Highlight 2: Yavapai Museum of Geology
Yavapai Museum of Geology is a stop along the Rim Trail but is also worthy of a visit in its own right. With 3-D models, interpretive exhibits, and a plethora of photos, you’ll get to learn about how the history of the Grand Canyon from the first layers deposited at the (now) bottom of the canyon, to how powerful forces carved the canyon.
From inside the museum, large view windows give expansive views of the Grand Canyon itself as you move through the exhibits. The museum is also the start of the Trail of Time, a section of the Rim Trail outlining the canyon history.
Highlight 3: Hike into the Canyon
If you have the know-how and means to hike into the canyon, it is a must-do. To hike down and look up, surrounded by the massive rock walls, is a remarkable experience. However, it is not a hike to be taken lightly.

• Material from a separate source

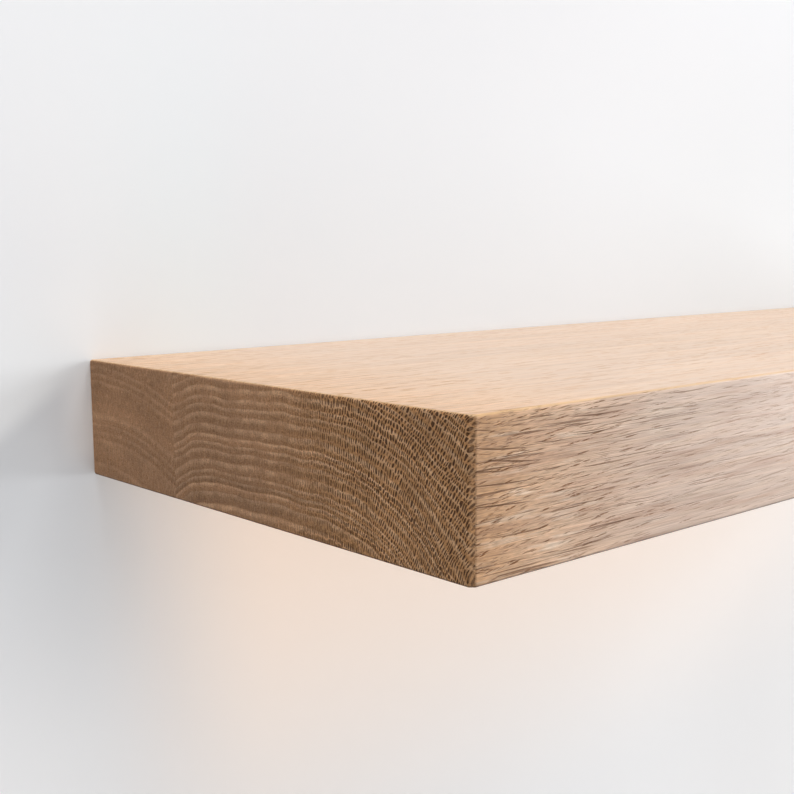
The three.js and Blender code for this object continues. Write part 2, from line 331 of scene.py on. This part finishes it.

The canyon is hot, dry, and you must be prepared to face the elements.
A trail such as the Bright Angel Trail will have some water stops along the way (unless a pipe breaks), but others require you to be a bit more self-sufficient. Most day hikers turn around at Mile-and-a-Half Resthouse or Three-Mile-Resthouse, while a great option for experienced hikers is the 9 mile round-trip hike to Indian Garden, a small oasis with water refill options. This makes for a spectacular out-and-back day hike.
Highlight 4: Take a Mule Tour
If you want a truly unique experience, reach out to Xanterra to book a spot on a Mule Tour. There are 2-hour ride options for day users, but for the more adventurous, you can book a spot on an overnight tour into the canyon, spending the night at Phantom Ranch at the bottom of the canyon.
These rides fully book nearly 15 months in advance, so get your name on the list as soon as you can!
Lodging: There are several campgrounds, and lodges in the park. However, they all book up fairly quickly each year, so it’s best to plan your stay early. There are also Airbnbs and glamping spots within 20 to 40 minutes of the South Rim, hotels just outside the park gate in Tusayan, and plenty of hotels an hour south in Williams.